Damascus airport lies to the east of the capital where various rebel groups have a strong presence in the countryside, although pro-government forces have secured the highway to it for the past two years or more.
Badreddine's predecessor, Imad Mughniyeh, his cousin and brother-in-law, was killed in Damascus in 2008 in an attack that drew immediate threats by Hezbollah of heavy retaliation against Israel.
It made no such threats after Badreddine's death.
Israel made no comment, as it did in 2008 too, but Israeli media underlined Hezbollah's failure to point the finger.
In its 2012 terror blacklisting of Badreddine, Washington charged that he was the key pointman for Hezbollah's operations in Syria alongside its key foreign backer Iran in support of Assad's regime.
"Badreddine is assessed to be responsible for Hezbollah's military operations in Syria since 2011, including the movement of Hezbollah fighters from Lebanon to Syria, in support of the Syrian regime," the US Treasury Department said.
"Since 2012, Badreddine coordinated Hezbollah military activities in Syria," it said.
Key prop for Assad
Hezbollah's intervention was vital in shoring up Assad's regime at its lowest point in the war against rebels backed by Gulf Arab and Western countries.
Its fighters secured most of the Lebanese border region, cutting vital rebel supply lines, and reasserted government control in most of the southern suburbs of Damascus, including the Sayyida Zeinab Shiite shrine district, revered by Hezbollah's followers and by its Iranian backers.
The intervention of Russia in September last year in support of its Damascus ally has sharply expanded the military coalition backing it.

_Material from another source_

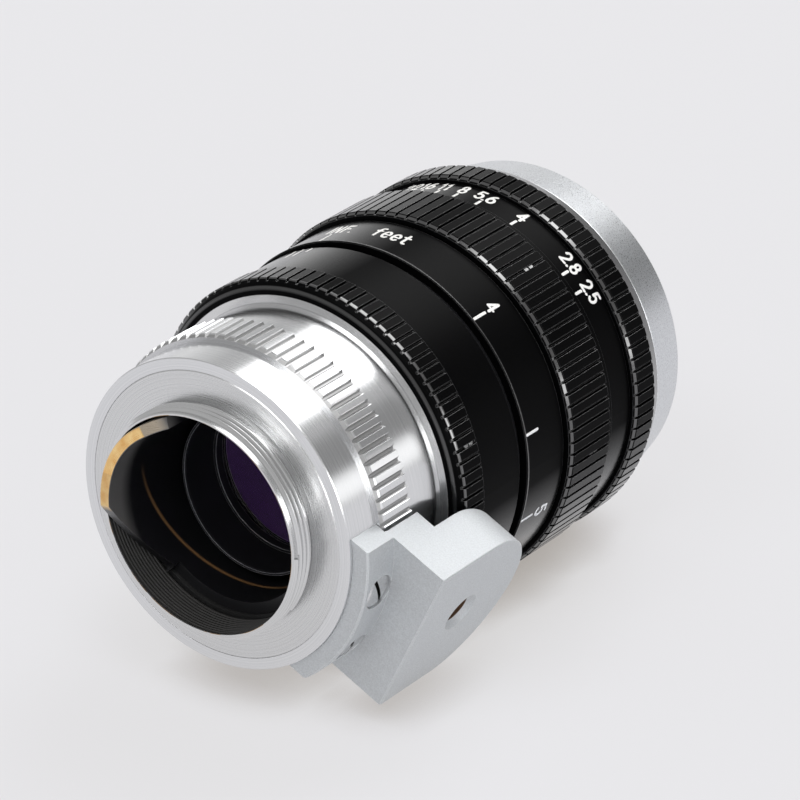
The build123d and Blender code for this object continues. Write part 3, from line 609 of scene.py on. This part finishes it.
strokes_of = {
    "1": (0.30, [[(0.02, 0.80), (0.22, 1.0), (0.22, 0.0)]]),
    "2": (0.60, [arc(0.30, 0.70, 0.29, 0.30, 165, -38) + [(0.03, 0.0)], [(0.03, 0.0), (0.60, 0.0)]]),
    "4": (0.60, [[(0.45, 0.0), (0.45, 1.0)], [(0.45, 1.0), (0.0, 0.30)], [(0.0, 0.30), (0.62, 0.30)]]),
    "5": (0.58, [[(0.54, 1.0), (0.12, 1.0)], [(0.12, 1.0), (0.06, 0.56)],
                 arc(0.29, 0.32, 0.30, 0.32, 135, -150)]),
    "6": (0.60, [arc(0.30, 0.30, 0.29, 0.30, 0, 360, 14), arc(0.62, 0.30, 0.61, 0.70, 180, 108, 6)]),
    "8": (0.60, [arc(0.30, 0.76, 0.23, 0.24, 0, 360, 12), arc(0.30, 0.27, 0.29, 0.27, 0, 360, 14)]),
    ".": (0.02, [[(0.0, 0.0), (0.02, 0.0)]]),
    "f": (0.42, [[(0.18, 0.0)] + arc(0.38, 0.78, 0.20, 0.22, 180, 70, 6), [(0.02, 0.66), (0.38, 0.66)]]),
    "e": (0.52, [[(0.04, 0.38), (0.52, 0.38)] + arc(0.28, 0.37, 0.25, 0.37, 20, 315, 12)]),
    "t": (0.42, [[(0.18, 0.98), (0.18, 0.18)] + arc(0.36, 0.18, 0.18, 0.18, 180, 290, 5),
                 [(0.0, 0.70), (0.40, 0.70)]]),
    "I": (0.10, [[(0.05, 0.0), (0.05, 1.0)]]),
    "N": (0.60, [[(0.05, 0.0), (0.05, 1.0)], [(0.05, 1.0), (0.55, 0.0)], [(0.55, 0.0), (0.55, 1.0)]]),
    "F": (0.50, [[(0.05, 0.0), (0.05, 1.0)], [(0.05, 1.0), (0.50, 1.0)], [(0.05, 0.54), (0.42, 0.54)]]),
}


def word(text, radius, phi, y, high, wide, gap):
    """Strokes of a word that is centred on phi and stands on y, as points (length round the ring, y)."""
    total = sum(strokes_of[letter][0] for letter in text) * wide + gap * (len(text) - 1)
    x, strokes = -math.radians(phi) * radius - total / 2, []
    for letter in text:
        breadth, lines = strokes_of[letter]
        strokes += [[(x + px * wide, y + py * high) for px, py in line] for line in lines]
        x += breadth * wide + gap
    return strokes


def tick(radius, phi, y0, y1):
    x = -math.radians(phi) * radius
    return [(x, y0), (x, y1)]


flattened = 0.14                     # how much of a stroke's roundness is left on the ring


def engrave(name, strokes, radius, width, finish, body):
    """Makes the strokes solid, rounds their ends, and wraps them on the ring."""
    curve = bpy.data.curves.new(name, "CURVE")
    curve.dimensions, curve.bevel_depth, curve.bevel_resolution = "3D", width / 2, 2
    curve.use_fill_caps = True
    for stroke in strokes:
        points = [(x, y, 1.0) for x, y in stroke]
        ring = math.dist(stroke[0], stroke[-1]) < 1e-6
        if ring:
            points = points[:-1]
        else:
            for end, beside in ((0, 1), (-1, -2)):
                tip, inner = Vector(stroke[end]), Vector(stroke[beside])
                out = (tip - inner).normalized() * width / 2
                cap = [(*(tip + out * math.sin(a)), math.cos(a)) for a in map(math.radians, (35, 65, 86))]
                points = points + cap if end else cap[::-1] + points
        spline = curve.splines.new("POLY")
        spline.points.add(len(points) - 1)
        spline.use_cyclic_u = ring
        for point, (x, y, share) in zip(spline.points, points):
            point.co, point.radius = (x, y, 0, 1), share
    solid = bpy.data.objects.new(name + "_strokes", curve)
    mesh = bpy.data.meshes.new_from_object(solid)
    bpy.data.objects.remove(solid)
    bpy.data.curves.remove(curve)
    shape = bmesh.new()
    shape.from_mesh(mesh)
    bpy.data.meshes.remove(mesh)
    for vertex in shape.verts:
        x, y, z = vertex.co
        height, angle = radius + z * flattened, -x / radius
        vertex.co = Vector((height * math.cos(angle), y, height * math.sin(angle))) * MM
    return piece(name, shape, finish, body, "black_enamel")


white_paint, tree = material("white_paint")
pits = use(tree, grain, Scale=3500.0)
surface(tree, tint(tree, spread(tree, pits, 0, 1), (0.72, 0.71, 0.68), (0.88, 0.87, 0.85)),
        spread(tree, pits, 0.4, 0.6), 0.0, pits, 0.3)

aperture_r, focus_r, index_r = 30.9, 31.0, 30.5
infinity_phi, index_tip = 110.4, 39.4
distances = (                        # each word's angle, y, height, width and gap between letters
    ("4", 50.4, 45.60, 2.75, 2.10, 0.6), ("5", -18.2, 45.80, 2.90, 2.60, 0.6),
    ("feet", 90.2, 45.60, 3.0, 2.35, 0.66), ("INF.", 109.2, 45.60, 3.0, 2.35, 0.66))
stops = (                            # the angle of each stop's tick, and of its figure from the tick
    ("2.5", 40.85, -1.65), ("2.8", 47.95, 1.7), ("4", 70.45, 0.1), ("5.6", 84.15, 0.15),
    ("8", 92.65, 0.0), ("11", 99.65, 0.0), ("16", 105.95, 0.0), ("22", 111.25, 1.1))
strokes = []
for figure, phi, shift in stops:
    strokes.append(tick(aperture_r, phi, 65.30, 66.75))
    strokes += word(figure, aperture_r, phi + shift, 67.42, 2.50, 2.05, 0.56)
engrave("aperture_numbers", strokes, aperture_r, 0.52, white_paint, "aperture_ring")

strokes = [tick(focus_r, phi, 41.75, 44.70) for phi in (50.0, 11.5, -17.9, infinity_phi)]
for text, *places in distances:
    strokes += word(text, focus_r, *places)
engrave("focus_numbers", strokes, focus_r, 0.50, white_paint, "focus_ring")

depth_phis = (113.8, 117.2)
strokes = [tick(index_r, infinity_phi, 38.0, index_tip)]
strokes += [tick(index_r, phi, 36.6, index_tip) for phi in depth_phis]
engrave("index_lines", strokes, index_r, 0.40, white_paint, "fixed_barrel")


# Front ring thread
# The filter thread, 52 mm across and 0.75 mm a turn. It is cut in the bore of the front ring, so it has
# the same blasted chrome.
filter_r, filter_pitch, filter_turns, filter_y = 26.0, 0.75, 3.0, 84.70
filter_crest, filter_root = filter_r - 0.36, filter_r + 0.05

shape = bmesh.new()
lathe(shape, [(filter_root, filter_y), (filter_crest, filter_y + 0.32), (filter_crest, filter_y + 0.38),
              (filter_root, filter_y + 0.70)], turns=filter_turns, rise=filter_pitch)
piece("filter_thread", shape, blasted, "lens_head", "satin_aluminium")


# Sleeves, cells and housings
# The turning sleeve, the sliding head and the cells that hold the glass: turned aluminium, anodised matt
# black so that no light wanders through the lens. Their edges are worn bright in places.
black_anodised, tree = material("black_anodised")
marks = use(tree, turning, Lines_per_Metre=5000.0)
edge = use(tree, edge_mask, Gain=2.0, Radius=0.22 * MM)
colour = tint(tree, spread(tree, marks, 0, 1), (0.005, 0.005, 0.006), (0.012, 0.012, 0.014))
surface(tree, tint(tree, edge, colour, (0.70, 0.70, 0.74)), spread(tree, marks, 0.34, 0.48), edge, marks, 0.3,
        edge=0.08, Specular_IOR_Level=0.25)
dress(black_anodised, "focus_sleeve", "head_barrel", "iris_housing", "iris_drive_ring", "front_cell",
      "front_retaining_ring", "element_spacers", "rear_cell", "rear_retaining_ring")


# Iris blades
# Eight thin crescents of spring steel, stamped, brushed flat and blued. Each turns on a pin in the iris
# housing and is led by a slot of the drive ring.
blued_steel, tree = material("blued_steel")
place = add(tree, "ShaderNodeTexCoord").outputs["Object"]
drawn = add(tree, "ShaderNodeMapping", {"Vector": place, "Scale": (300, 300, 9000)}).outputs[0]
brushed = add(tree, "ShaderNodeTexNoise", {"Vector": drawn, "Scale": 1.0, "Detail": 3.0}).outputs[0]
surface(tree, tint(tree, spread(tree, brushed, 0, 1), (0.030, 0.032, 0.040), (0.065, 0.068, 0.085)),
        spread(tree, brushed, 0.28, 0.42), 1.0, brushed, 0.15)
dress(blued_steel, *(f"iris_blade_{n}" for n in range(1, 9)))


# Glass
# Ground and polished elements, held by their cells and retaining rings. The coating of their time
# reflects violet and blue, a little differently from each.
coatings = {"rear_element": (0.30, 0.12, 0.55), "third_element": (0.40, 0.08, 0.20),
            "second_element": (0.12, 0.14, 0.42), "front_element": (0.22, 0.10, 0.42)}

for name, colour in coatings.items():
    glass, tree = material("coated_glass_" + name)
    place = add(tree, "ShaderNodeTexCoord").outputs["Object"]
    haze = add(tree, "ShaderNodeTexNoise", {"Vector": place, "Scale": 260.0, "Detail": 3.0}).outputs[0]
    shader = add(tree, "ShaderNodeBsdfPrincipled", {
        "Base Color": (0.97, 0.97, 0.96, 1), "Roughness": spread(tree, haze, 0.0, 0.03), "IOR": 1.62,
        "Transmission Weight": 1.0, "Specular Tint": (*colour, 1)})
    add(tree, "ShaderNodeOutputMaterial", {"Surface": shader.outputs[0]})
    dress(glass, name)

Russian officials have vowed to work closely with their US counterparts to salvage a February ceasefire between pro-government forces and non-jihadist rebels but it was teetering on the brink on Friday after the collapse of the Aleppo truce.

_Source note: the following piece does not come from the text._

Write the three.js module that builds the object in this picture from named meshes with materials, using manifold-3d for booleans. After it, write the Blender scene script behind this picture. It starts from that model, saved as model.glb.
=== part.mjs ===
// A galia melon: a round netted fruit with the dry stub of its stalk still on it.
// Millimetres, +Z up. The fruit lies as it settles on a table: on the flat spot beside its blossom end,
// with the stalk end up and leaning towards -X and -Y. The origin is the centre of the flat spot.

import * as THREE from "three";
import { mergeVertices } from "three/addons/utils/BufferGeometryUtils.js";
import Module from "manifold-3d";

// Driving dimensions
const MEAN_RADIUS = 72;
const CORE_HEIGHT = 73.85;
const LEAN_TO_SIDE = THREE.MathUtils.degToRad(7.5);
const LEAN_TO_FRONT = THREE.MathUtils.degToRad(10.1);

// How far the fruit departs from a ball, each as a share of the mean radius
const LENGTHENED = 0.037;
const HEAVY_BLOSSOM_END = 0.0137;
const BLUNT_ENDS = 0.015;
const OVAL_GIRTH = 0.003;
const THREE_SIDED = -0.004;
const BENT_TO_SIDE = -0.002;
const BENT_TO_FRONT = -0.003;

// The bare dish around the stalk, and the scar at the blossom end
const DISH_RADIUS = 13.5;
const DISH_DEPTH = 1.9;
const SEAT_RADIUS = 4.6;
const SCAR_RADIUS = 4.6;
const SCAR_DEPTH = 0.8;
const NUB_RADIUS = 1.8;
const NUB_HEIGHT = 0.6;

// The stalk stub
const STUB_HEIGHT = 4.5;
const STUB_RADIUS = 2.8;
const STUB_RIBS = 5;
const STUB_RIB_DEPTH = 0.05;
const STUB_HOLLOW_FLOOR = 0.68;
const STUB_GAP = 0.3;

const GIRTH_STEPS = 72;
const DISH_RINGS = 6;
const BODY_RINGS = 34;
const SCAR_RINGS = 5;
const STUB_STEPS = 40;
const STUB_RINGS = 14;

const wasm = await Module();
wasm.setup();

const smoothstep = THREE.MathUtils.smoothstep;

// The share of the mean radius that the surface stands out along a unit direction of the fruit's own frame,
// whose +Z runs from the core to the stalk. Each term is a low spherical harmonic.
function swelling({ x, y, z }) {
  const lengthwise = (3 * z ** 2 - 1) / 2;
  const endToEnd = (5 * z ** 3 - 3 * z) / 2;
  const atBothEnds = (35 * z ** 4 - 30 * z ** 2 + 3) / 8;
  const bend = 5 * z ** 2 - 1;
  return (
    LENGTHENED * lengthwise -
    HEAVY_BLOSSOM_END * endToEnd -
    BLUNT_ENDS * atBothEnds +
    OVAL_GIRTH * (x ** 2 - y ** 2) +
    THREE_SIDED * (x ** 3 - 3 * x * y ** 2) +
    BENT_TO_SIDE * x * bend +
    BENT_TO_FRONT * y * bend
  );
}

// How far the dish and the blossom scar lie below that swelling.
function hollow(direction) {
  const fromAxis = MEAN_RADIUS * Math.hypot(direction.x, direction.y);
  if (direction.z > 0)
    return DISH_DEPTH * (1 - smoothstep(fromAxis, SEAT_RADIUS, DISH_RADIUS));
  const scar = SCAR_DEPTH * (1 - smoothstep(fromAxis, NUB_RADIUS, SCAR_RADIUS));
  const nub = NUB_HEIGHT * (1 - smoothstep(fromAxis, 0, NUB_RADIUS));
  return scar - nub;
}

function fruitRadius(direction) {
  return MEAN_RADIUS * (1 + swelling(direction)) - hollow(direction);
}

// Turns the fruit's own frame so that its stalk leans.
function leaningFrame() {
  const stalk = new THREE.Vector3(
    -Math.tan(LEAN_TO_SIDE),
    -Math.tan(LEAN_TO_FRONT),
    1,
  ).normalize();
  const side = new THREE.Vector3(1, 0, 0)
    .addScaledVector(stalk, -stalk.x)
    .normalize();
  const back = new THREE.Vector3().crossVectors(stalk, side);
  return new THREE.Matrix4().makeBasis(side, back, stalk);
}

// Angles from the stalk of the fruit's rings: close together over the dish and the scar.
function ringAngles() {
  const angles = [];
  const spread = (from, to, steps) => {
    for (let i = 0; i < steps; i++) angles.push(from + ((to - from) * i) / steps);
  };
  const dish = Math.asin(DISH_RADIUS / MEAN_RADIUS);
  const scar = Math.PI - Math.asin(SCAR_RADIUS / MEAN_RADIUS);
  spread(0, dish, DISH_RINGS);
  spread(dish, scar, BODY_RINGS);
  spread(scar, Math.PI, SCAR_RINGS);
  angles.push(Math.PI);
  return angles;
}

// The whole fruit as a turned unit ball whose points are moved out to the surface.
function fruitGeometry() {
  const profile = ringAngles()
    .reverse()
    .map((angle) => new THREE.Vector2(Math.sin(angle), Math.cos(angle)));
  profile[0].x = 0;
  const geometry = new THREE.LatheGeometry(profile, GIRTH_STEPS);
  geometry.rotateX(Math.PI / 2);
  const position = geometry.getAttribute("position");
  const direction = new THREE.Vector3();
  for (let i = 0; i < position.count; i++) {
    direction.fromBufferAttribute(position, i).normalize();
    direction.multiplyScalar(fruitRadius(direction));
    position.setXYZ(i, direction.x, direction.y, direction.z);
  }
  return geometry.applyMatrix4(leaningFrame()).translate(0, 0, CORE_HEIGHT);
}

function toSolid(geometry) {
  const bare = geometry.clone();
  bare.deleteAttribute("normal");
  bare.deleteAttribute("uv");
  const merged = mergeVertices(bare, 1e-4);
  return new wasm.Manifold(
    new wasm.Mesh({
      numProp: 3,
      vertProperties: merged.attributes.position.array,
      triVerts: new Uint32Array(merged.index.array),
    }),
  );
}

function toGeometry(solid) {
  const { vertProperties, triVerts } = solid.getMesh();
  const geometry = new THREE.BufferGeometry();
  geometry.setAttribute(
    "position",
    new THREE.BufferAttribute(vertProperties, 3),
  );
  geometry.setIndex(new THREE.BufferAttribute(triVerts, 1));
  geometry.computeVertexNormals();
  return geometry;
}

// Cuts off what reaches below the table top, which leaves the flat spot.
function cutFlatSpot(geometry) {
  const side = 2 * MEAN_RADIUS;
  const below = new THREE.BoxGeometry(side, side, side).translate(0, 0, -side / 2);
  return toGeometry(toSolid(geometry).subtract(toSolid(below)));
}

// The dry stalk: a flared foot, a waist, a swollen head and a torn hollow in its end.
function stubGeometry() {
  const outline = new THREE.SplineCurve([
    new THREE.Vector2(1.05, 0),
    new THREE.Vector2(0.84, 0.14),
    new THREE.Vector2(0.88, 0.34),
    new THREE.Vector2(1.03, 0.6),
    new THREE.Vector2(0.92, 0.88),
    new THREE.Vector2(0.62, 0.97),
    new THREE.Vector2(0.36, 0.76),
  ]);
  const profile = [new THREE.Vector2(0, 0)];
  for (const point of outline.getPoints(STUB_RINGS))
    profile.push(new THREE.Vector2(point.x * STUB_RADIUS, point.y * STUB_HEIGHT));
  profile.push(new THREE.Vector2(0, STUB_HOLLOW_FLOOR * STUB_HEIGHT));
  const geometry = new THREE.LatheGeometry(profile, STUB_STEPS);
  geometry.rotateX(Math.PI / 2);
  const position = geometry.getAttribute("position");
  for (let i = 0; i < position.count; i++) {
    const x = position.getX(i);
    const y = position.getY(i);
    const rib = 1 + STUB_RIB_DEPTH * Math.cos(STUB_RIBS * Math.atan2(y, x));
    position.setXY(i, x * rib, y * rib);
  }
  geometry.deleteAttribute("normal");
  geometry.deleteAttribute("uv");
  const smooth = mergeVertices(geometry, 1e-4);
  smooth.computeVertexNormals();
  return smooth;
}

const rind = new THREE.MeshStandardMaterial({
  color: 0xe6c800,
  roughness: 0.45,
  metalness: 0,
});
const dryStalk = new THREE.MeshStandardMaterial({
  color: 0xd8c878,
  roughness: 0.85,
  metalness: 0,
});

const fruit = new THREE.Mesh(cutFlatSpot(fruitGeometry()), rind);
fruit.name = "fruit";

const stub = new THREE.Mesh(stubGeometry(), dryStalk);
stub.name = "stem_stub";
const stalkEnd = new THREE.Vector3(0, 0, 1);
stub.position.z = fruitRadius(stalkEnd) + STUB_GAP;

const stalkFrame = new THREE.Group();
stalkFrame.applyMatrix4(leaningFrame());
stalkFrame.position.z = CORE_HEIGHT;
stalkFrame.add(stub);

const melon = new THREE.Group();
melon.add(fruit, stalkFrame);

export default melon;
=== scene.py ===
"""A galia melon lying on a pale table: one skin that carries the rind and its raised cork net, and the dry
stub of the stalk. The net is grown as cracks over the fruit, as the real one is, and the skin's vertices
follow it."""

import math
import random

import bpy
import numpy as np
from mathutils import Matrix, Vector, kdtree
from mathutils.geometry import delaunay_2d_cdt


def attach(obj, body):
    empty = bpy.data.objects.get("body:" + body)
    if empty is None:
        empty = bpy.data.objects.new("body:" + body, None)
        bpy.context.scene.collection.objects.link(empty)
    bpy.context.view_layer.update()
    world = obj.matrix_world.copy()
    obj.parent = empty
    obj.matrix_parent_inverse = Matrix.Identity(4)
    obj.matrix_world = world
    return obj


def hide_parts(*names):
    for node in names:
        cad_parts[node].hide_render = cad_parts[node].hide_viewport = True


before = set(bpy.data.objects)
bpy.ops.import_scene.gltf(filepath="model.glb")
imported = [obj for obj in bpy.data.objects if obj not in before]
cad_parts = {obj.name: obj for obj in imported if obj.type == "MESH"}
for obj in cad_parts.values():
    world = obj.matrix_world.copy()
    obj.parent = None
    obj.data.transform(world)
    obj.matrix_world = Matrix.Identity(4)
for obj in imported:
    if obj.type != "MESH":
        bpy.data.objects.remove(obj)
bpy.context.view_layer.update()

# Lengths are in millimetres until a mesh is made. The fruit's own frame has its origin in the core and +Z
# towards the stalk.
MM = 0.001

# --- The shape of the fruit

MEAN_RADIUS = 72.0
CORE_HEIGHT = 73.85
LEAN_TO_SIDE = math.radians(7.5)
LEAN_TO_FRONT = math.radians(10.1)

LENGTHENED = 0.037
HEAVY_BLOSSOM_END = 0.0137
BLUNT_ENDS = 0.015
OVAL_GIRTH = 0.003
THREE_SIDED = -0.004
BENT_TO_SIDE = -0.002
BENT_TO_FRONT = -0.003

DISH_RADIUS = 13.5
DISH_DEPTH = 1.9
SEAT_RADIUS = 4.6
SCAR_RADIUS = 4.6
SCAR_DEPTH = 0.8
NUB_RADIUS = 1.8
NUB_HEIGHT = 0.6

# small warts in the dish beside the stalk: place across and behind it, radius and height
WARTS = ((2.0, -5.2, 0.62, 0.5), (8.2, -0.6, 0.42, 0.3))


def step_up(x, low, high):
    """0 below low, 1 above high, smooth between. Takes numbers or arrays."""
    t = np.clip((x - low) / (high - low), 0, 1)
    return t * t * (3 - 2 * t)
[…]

That deal had sharply reduced a surge in the fighting in Syria's pre-war commercial capital that had killed more than 300 civilians.
Al-Qaeda, like the Islamic State group which controls much of eastern Syria, was never party to the truce and more than 60 air strikes on Thursday targeted the Abu Duhur airbase in an area of Idlib province it controls, the Britain-based Syrian Observatory for Human Rights monitoring group said.
It was unclear whether those strikes were carried out by the Syrian air force, Russian warplanes or aircraft of the US-led coalition, all of which have struck Al-Qaeda in Syria in the past.
As violence flared, efforts by the United Nations and the Red Cross to step up aid deliveries to the hundreds of thousands of desperate civilians trapped in besieged areas ran into trouble.
The United Nations on Thursday abandoned an attempt to make the first significant aid delivery in four years to the besieged rebel enclave of Daraya outside Damascus after a consignment of baby milk was blocked by pro-government forces.
"We urge the responsible authorities to grant us access to Daraya, so we can return with desperately-needed food & medicines," the International Committee of the Red Cross said.